Along with neighboring Rollins College, the hotel and college brought luxury to the edge of the Florida frontier. The college's opening offered many job opportunities around the Orlando area. For African-Americans living on the west side of Winter Park, this was crucial. Many young African-Americans were able to find jobs at the Seminole Hotel and earn decent wages.

On February 24, 1888, President Grover Cleveland visited the Seminole Hotel, along with Colonel Daniel S. Lamont, Secretary William Collins Whitney, several U.S. senators, and prominent citizens from the nation's capital.

The original Seminole Hotel burned to the ground in September, 1902. In 1912, a second, smaller Seminole Hotel was built. The new hotel was located on East Webster Avenue and sat on the northwest banks of Lake Osceola. This hotel was torn down in 1970.
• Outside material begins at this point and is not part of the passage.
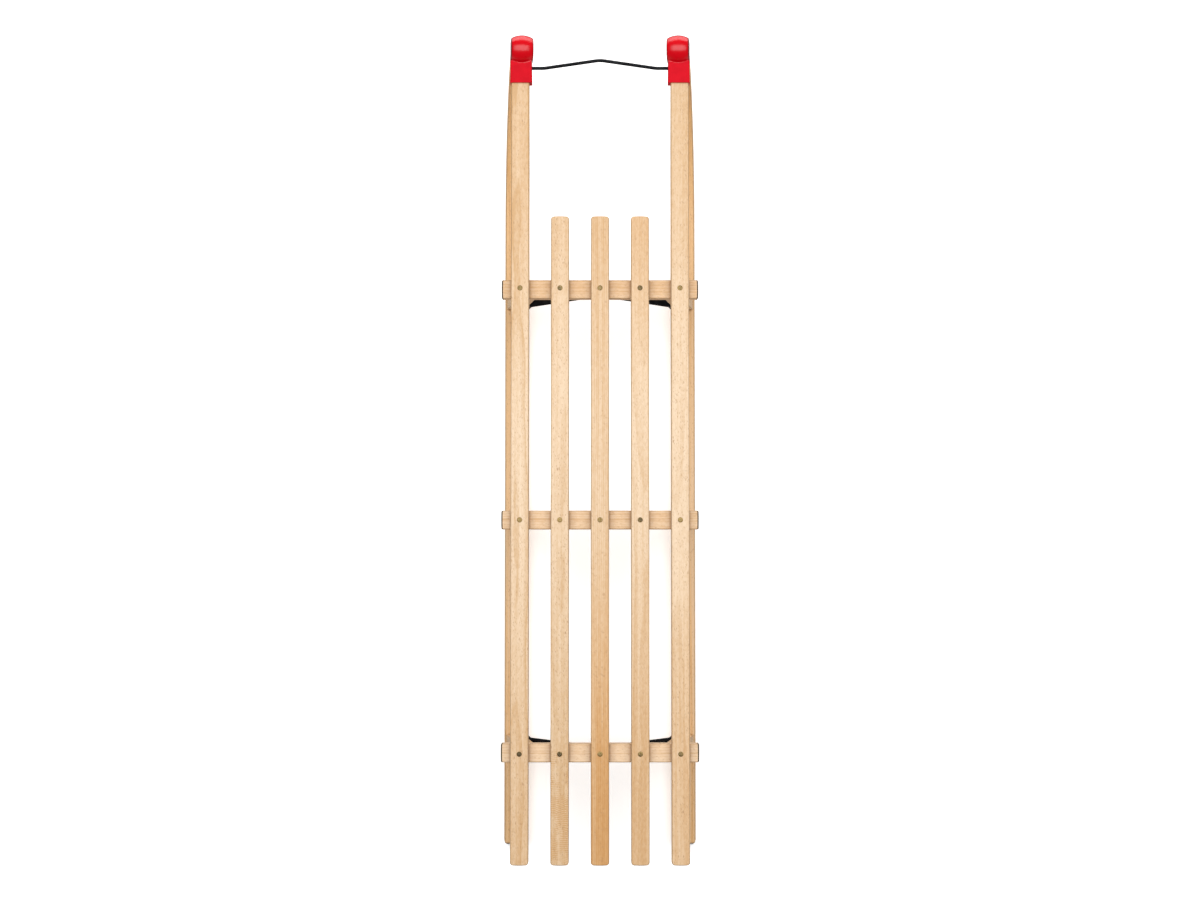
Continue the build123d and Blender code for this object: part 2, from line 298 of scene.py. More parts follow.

==Job opportunities for the African-American community==

The Seminole offered African-Americans many such service jobs. Women could find work at the hotel as maids or cooks, while African-American men were hired as bellhops or baggage carriers.

Many of the employees of the Seminole Hotel who lived in Winter Park year-round acquired other jobs through their connections at the hotel. The majority of the hotel's business came during the winter months, leaving most employees free to seek other jobs during the summer months. Through their association with affluent white hotel guests, local African-Americans procured off-season jobs maintaining gardens and orange crops for the wealthy people who returned north for the summer, leaving their Florida properties in need of maintenance. This was highly beneficial for the African-American families in Winter Park, because with the right connections this guaranteed work all year round.